> [Material supplied]
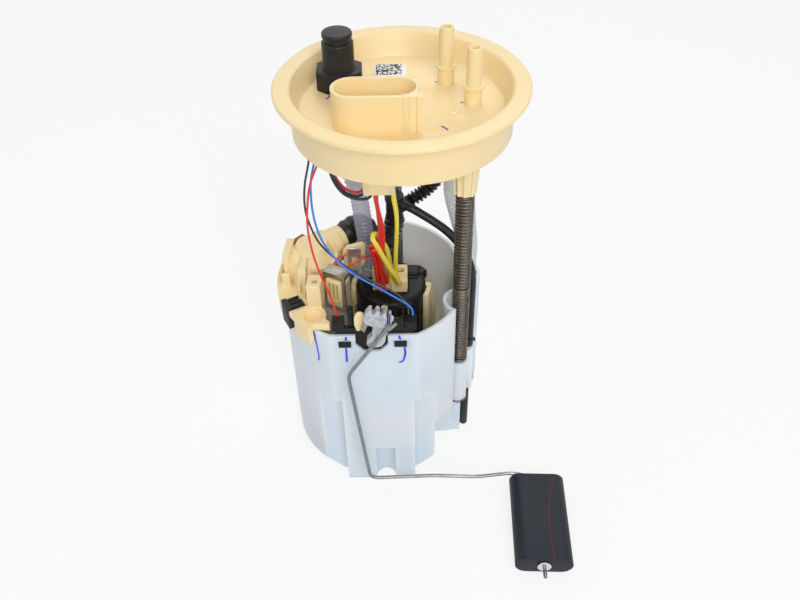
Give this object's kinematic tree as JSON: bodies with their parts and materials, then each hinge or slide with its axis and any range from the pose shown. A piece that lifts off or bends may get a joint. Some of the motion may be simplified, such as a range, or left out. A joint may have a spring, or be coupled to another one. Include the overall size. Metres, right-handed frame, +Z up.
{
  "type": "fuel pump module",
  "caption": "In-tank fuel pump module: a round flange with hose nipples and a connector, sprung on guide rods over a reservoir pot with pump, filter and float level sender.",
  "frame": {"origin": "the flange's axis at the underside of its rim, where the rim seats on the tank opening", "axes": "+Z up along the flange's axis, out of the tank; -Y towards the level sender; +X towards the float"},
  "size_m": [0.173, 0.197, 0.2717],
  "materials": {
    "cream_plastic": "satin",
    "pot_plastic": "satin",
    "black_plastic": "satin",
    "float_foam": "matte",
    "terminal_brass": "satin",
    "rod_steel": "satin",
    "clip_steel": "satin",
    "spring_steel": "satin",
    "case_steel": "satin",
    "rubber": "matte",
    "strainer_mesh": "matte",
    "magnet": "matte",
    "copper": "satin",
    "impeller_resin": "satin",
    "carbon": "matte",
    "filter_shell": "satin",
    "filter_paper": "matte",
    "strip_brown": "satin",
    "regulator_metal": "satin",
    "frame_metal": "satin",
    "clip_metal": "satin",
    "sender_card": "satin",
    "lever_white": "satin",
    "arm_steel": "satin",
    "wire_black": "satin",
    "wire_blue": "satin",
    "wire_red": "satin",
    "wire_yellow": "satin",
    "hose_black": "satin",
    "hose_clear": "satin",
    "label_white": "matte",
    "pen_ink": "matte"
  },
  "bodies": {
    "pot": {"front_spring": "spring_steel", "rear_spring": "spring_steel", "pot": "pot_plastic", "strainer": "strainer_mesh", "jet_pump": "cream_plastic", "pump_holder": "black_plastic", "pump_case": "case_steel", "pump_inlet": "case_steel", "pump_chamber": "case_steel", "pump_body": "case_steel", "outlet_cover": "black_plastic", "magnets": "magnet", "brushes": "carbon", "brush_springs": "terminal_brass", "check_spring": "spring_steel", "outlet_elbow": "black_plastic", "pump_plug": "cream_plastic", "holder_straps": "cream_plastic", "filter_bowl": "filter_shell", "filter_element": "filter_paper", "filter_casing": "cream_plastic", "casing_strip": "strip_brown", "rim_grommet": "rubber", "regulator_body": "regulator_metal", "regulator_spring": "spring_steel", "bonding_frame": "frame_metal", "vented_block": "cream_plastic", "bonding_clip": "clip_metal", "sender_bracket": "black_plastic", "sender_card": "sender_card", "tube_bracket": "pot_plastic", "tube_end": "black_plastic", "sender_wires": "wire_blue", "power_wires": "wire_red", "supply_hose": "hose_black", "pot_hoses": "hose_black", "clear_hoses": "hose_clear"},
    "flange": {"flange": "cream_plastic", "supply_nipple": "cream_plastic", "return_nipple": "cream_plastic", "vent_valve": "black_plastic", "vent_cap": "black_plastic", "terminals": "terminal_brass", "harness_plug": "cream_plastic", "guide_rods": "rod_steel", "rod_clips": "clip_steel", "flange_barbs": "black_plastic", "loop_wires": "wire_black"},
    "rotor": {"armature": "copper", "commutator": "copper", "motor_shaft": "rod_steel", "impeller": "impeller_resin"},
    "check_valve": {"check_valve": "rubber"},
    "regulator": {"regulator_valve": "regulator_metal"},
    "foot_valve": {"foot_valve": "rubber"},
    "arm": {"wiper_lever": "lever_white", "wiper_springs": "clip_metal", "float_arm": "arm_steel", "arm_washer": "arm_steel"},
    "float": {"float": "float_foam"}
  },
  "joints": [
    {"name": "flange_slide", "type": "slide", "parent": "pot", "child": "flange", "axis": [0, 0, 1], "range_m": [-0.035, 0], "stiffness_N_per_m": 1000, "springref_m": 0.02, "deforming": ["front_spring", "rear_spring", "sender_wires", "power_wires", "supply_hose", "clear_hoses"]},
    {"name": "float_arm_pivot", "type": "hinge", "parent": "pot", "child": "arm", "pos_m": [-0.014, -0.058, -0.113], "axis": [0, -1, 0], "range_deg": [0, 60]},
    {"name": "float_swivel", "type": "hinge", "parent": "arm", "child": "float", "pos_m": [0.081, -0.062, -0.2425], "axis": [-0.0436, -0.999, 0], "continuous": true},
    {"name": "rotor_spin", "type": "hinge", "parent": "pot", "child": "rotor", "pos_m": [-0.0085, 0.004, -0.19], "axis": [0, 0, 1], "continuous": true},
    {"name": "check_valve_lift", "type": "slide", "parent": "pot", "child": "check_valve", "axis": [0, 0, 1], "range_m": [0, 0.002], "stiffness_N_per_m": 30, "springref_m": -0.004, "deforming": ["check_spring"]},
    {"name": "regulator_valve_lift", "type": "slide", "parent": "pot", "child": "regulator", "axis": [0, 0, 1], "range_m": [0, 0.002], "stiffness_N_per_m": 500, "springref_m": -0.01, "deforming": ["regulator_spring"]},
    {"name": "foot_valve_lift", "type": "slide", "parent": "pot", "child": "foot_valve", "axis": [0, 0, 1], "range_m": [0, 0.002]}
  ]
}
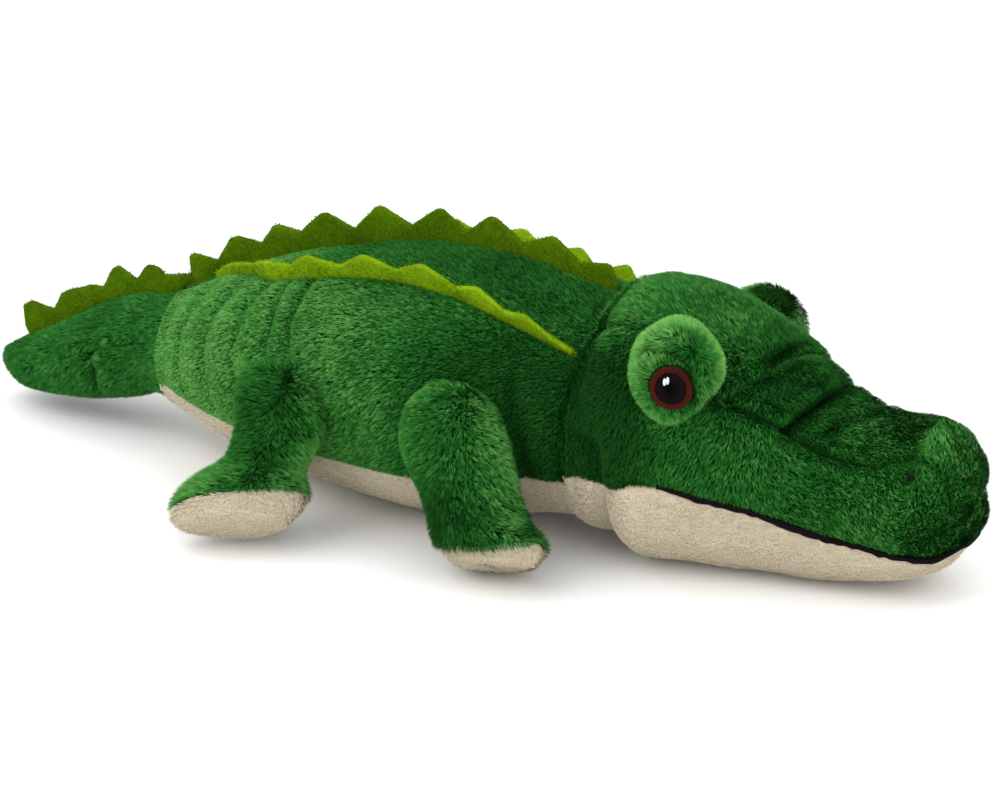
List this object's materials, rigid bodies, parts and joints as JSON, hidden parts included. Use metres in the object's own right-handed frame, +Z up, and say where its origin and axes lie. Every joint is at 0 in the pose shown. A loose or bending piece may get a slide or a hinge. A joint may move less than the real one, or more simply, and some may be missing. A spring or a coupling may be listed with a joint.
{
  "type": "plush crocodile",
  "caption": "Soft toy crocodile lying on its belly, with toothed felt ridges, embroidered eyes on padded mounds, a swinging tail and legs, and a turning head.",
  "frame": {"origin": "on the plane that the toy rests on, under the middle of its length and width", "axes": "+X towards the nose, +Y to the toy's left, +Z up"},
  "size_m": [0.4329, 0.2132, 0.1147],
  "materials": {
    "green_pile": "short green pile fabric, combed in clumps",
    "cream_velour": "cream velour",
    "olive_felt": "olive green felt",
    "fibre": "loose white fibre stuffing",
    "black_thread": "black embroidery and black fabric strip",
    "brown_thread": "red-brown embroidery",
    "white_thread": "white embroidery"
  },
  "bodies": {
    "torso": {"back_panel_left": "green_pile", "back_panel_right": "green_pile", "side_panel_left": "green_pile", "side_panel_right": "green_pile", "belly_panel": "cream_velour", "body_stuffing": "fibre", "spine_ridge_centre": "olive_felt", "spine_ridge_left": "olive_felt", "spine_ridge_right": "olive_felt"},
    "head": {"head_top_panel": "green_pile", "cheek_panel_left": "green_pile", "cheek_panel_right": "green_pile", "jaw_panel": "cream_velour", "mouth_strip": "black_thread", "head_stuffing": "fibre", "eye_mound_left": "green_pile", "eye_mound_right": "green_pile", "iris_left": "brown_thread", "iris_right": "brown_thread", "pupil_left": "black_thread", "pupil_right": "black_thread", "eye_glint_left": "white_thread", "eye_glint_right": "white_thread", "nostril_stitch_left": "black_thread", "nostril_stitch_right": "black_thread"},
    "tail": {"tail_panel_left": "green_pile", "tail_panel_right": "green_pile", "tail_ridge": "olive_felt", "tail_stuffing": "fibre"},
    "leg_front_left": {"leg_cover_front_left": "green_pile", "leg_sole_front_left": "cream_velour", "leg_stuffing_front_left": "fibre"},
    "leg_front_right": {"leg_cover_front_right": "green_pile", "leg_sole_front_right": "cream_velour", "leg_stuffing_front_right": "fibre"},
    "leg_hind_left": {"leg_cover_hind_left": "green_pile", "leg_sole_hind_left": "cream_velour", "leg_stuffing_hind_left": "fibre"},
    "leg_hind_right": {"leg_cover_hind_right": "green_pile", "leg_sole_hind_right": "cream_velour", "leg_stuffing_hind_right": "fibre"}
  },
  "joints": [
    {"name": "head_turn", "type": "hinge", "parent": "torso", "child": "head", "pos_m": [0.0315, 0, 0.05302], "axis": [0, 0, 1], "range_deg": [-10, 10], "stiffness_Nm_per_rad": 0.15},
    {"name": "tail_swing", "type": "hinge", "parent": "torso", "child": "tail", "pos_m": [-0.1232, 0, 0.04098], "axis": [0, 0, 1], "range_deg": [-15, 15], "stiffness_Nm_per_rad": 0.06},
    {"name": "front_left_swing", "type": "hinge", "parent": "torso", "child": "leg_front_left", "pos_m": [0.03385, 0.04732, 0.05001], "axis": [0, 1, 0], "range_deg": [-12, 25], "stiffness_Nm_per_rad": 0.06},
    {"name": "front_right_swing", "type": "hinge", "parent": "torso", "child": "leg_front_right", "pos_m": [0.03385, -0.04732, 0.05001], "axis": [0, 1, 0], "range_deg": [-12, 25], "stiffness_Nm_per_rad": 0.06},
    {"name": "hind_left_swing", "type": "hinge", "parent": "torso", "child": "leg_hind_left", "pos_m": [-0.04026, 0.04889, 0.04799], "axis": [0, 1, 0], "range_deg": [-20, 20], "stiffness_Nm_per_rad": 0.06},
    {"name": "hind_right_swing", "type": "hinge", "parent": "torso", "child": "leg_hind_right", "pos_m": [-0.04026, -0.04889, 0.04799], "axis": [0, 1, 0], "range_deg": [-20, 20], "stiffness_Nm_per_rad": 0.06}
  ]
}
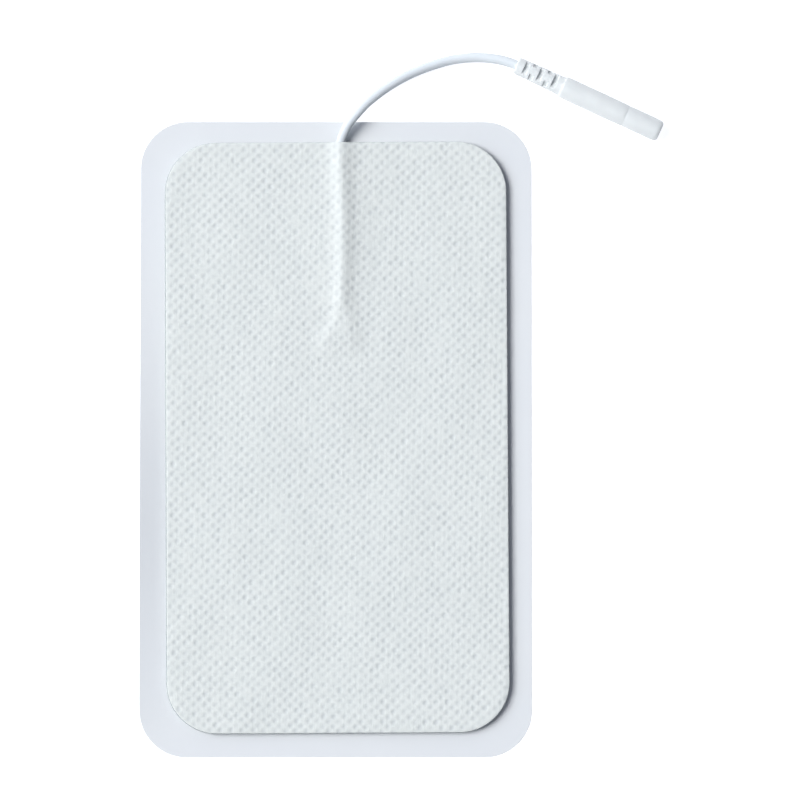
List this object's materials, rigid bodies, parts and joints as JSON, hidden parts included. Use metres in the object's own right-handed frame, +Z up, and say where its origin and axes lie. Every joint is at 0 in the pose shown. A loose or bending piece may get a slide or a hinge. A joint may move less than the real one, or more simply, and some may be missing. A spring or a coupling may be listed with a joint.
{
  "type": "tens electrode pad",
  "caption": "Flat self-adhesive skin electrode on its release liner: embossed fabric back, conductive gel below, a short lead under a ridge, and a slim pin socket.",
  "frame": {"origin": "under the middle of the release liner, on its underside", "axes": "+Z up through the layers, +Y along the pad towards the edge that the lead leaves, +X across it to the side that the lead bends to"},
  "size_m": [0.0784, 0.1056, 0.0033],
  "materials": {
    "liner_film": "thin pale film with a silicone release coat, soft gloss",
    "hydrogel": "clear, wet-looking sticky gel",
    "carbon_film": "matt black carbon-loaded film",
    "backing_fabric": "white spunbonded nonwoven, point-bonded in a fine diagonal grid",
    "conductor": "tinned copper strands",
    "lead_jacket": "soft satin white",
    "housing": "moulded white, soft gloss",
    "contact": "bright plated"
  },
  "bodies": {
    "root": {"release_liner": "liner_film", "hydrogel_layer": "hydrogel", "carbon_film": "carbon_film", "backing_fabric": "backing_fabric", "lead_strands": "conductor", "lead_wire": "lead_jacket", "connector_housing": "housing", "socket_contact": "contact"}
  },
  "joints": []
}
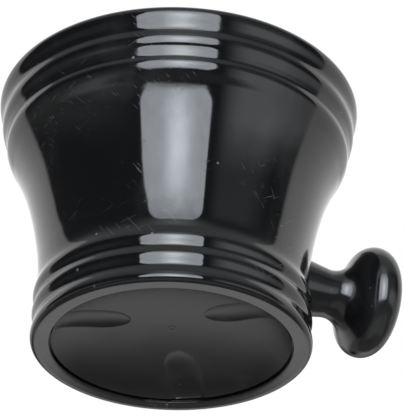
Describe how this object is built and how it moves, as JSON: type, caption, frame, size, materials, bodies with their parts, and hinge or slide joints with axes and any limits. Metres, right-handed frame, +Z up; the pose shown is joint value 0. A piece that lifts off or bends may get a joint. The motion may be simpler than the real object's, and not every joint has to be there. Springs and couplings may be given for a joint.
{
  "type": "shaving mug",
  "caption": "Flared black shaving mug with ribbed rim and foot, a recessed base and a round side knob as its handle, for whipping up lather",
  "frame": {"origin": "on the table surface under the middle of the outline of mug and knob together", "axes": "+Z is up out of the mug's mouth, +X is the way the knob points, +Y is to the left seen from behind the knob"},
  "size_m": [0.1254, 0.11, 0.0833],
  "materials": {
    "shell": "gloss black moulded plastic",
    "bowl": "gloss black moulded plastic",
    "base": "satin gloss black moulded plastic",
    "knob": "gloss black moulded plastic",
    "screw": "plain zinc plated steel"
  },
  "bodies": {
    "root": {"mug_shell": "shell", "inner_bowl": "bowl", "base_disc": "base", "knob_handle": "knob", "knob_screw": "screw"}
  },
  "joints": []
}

> [Given task] Count the lines in the records above that hold the word "bends", and give only that number.

> [Exercise output] 3